Extract, unchanged, each line of the listing below from its first line through the line that contains "return (reach *", inclusive, and nothing else.
□ □ □
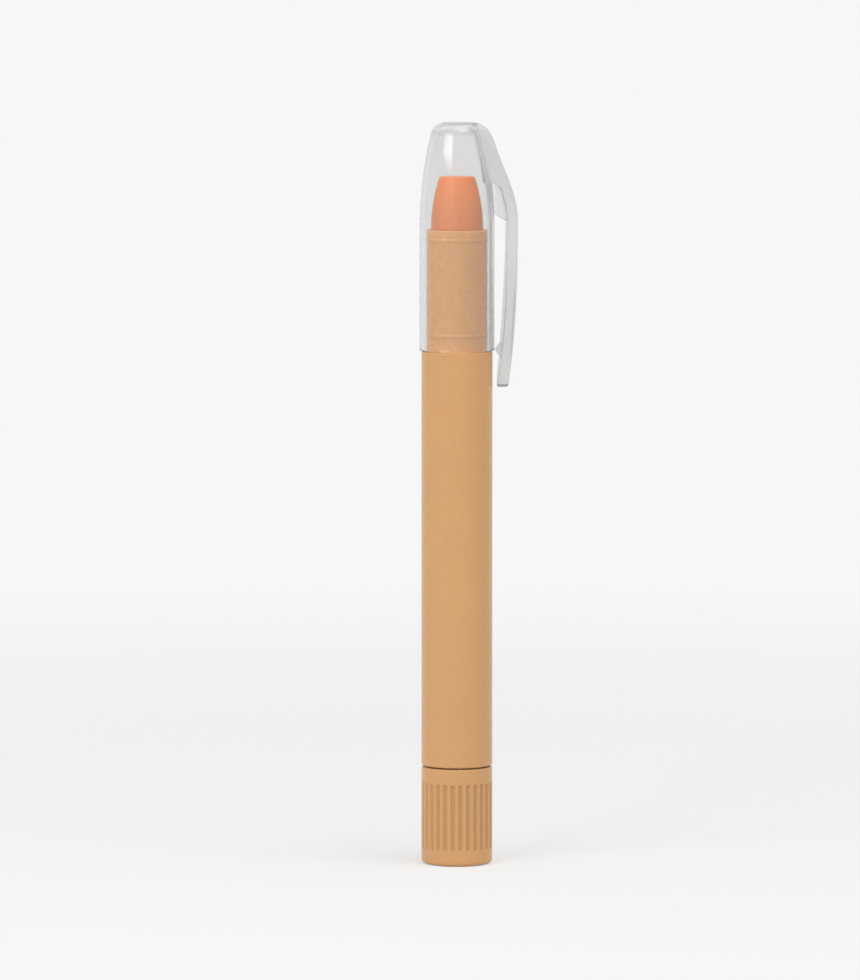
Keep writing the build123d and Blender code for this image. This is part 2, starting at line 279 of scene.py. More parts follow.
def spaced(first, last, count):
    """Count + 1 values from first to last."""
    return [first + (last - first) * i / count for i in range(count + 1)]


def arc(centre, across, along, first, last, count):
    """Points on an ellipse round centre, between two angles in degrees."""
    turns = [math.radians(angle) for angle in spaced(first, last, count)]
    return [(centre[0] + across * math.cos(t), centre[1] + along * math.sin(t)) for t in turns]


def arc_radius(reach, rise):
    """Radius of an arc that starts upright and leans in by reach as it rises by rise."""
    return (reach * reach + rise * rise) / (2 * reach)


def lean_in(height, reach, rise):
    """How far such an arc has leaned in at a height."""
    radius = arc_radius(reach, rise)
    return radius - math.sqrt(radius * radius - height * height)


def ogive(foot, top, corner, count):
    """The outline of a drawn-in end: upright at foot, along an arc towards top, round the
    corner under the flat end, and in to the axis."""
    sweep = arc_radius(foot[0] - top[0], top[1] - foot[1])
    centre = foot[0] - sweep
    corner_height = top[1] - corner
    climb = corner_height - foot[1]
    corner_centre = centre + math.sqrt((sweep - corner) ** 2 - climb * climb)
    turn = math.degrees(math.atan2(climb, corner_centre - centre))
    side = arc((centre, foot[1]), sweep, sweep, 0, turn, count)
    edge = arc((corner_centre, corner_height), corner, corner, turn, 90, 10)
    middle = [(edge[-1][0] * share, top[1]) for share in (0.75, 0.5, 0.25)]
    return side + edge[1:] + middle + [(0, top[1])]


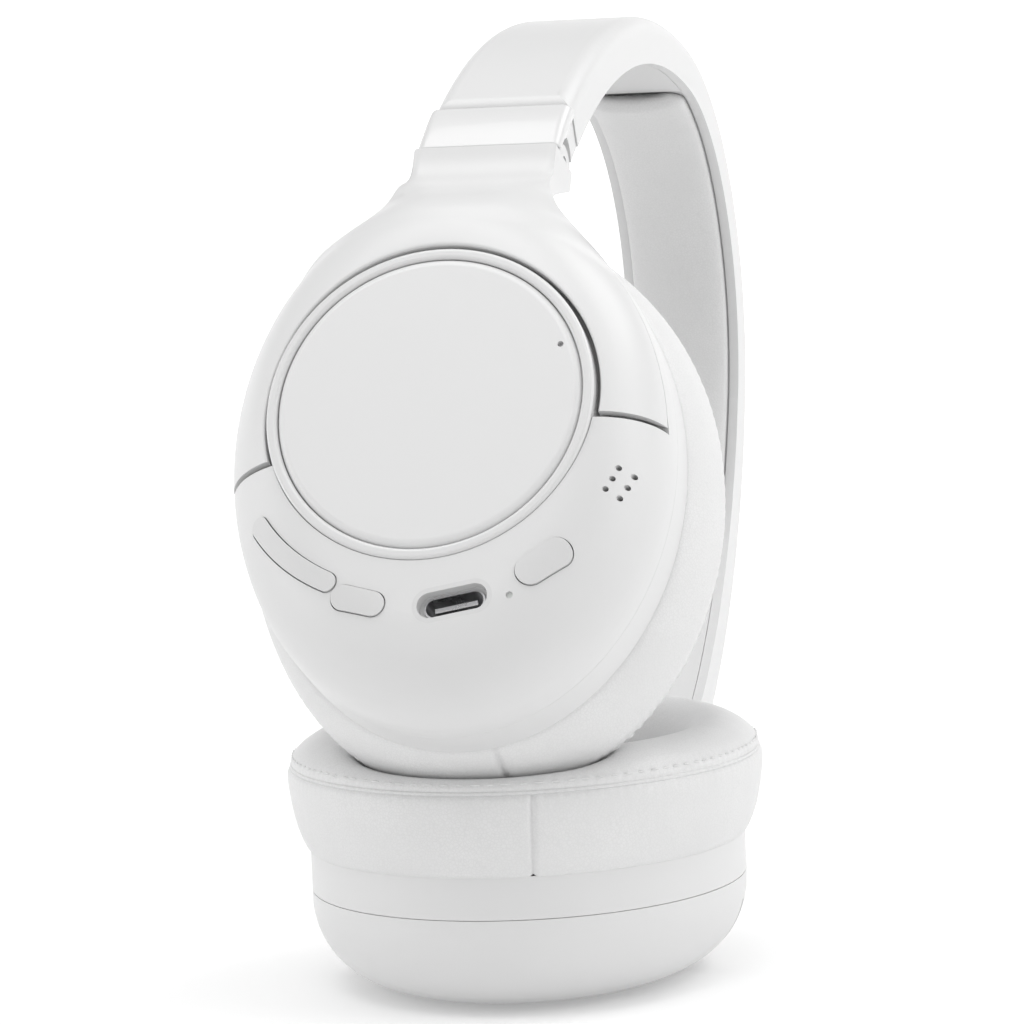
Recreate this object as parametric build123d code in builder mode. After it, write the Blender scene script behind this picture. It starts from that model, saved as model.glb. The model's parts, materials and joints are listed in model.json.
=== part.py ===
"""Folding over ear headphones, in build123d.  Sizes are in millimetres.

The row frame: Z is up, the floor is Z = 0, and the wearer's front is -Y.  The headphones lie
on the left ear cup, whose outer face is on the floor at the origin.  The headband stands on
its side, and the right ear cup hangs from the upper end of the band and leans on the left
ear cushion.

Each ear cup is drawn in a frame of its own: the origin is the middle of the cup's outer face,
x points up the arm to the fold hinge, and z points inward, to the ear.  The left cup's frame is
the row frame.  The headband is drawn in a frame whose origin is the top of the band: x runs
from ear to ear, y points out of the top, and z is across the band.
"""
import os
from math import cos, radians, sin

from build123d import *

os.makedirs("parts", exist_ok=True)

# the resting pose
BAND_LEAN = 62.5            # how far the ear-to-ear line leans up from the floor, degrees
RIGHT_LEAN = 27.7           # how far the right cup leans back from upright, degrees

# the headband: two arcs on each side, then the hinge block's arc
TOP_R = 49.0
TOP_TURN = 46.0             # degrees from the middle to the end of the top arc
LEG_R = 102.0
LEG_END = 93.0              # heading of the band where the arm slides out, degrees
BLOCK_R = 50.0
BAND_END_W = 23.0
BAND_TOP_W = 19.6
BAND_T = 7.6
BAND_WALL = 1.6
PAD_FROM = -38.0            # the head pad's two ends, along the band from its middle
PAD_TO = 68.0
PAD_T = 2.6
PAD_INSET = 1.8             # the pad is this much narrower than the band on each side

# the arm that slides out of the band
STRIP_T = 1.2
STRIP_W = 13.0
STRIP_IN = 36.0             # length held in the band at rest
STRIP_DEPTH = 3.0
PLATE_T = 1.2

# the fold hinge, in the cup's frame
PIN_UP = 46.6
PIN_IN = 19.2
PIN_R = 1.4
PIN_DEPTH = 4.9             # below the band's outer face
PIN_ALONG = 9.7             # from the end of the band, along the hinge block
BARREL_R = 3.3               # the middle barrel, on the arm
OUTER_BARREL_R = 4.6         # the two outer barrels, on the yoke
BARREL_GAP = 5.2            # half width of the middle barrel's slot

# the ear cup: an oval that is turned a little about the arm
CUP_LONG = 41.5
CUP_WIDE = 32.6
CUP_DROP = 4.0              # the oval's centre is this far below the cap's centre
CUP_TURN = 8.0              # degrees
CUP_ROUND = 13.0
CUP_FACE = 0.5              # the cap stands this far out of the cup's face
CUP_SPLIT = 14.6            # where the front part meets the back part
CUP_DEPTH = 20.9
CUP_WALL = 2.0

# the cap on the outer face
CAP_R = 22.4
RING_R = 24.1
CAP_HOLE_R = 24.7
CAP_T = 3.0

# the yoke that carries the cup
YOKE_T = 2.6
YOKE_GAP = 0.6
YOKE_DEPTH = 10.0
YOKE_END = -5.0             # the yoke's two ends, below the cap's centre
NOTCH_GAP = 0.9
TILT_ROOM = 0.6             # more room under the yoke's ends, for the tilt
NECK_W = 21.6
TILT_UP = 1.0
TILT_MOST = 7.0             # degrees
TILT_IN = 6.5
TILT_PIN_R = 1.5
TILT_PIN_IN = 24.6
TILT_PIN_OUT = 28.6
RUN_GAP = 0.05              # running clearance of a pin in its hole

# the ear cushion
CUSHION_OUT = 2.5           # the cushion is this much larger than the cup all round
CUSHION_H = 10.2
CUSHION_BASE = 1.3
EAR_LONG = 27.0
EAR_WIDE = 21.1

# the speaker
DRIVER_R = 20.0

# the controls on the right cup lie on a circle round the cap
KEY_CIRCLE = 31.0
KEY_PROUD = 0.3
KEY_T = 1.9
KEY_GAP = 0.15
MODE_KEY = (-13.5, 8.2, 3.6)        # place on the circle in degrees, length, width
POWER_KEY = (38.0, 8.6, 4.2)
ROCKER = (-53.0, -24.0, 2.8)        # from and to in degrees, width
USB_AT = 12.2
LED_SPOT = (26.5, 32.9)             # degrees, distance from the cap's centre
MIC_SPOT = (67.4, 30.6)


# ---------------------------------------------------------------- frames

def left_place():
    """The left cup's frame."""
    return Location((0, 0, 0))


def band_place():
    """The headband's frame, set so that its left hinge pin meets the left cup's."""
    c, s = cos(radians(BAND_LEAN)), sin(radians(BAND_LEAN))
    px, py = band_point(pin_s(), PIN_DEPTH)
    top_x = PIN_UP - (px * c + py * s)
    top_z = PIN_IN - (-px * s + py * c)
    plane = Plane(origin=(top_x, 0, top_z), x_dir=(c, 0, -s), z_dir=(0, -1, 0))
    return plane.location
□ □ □
Full response:
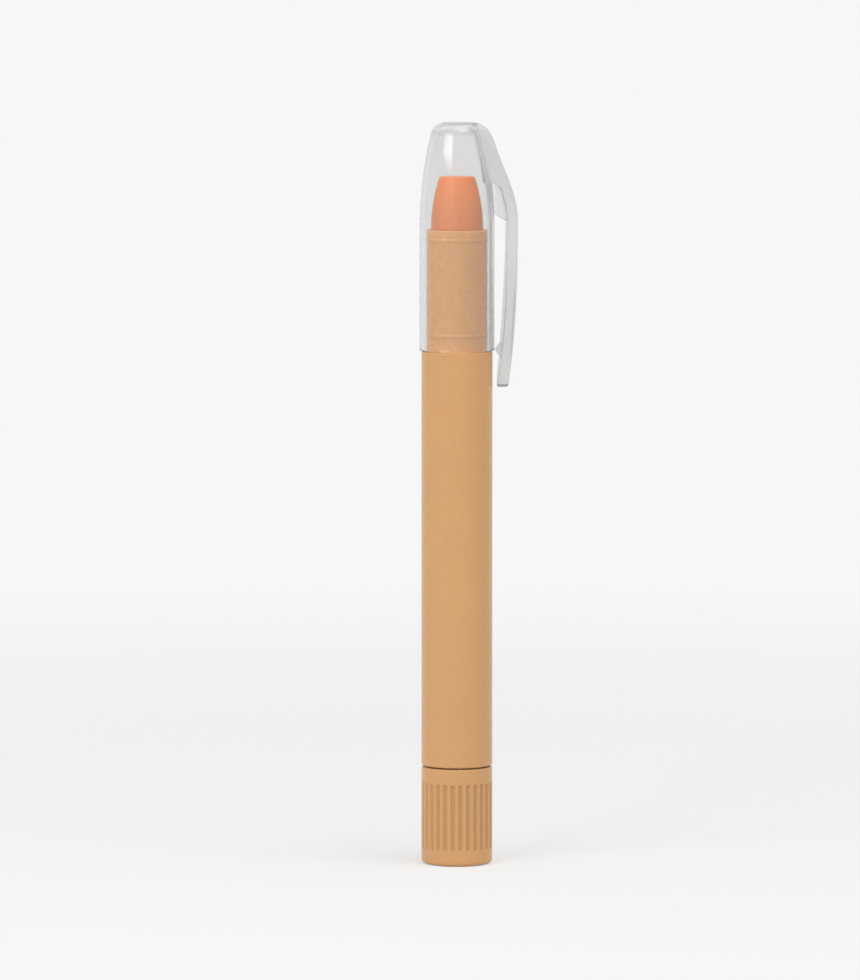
Keep writing the build123d and Blender code for this image. This is part 2, starting at line 279 of scene.py. More parts follow.
def spaced(first, last, count):
    """Count + 1 values from first to last."""
    return [first + (last - first) * i / count for i in range(count + 1)]


def arc(centre, across, along, first, last, count):
    """Points on an ellipse round centre, between two angles in degrees."""
    turns = [math.radians(angle) for angle in spaced(first, last, count)]
    return [(centre[0] + across * math.cos(t), centre[1] + along * math.sin(t)) for t in turns]


def arc_radius(reach, rise):
    """Radius of an arc that starts upright and leans in by reach as it rises by rise."""
    return (reach * reach + rise * rise) / (2 * reach)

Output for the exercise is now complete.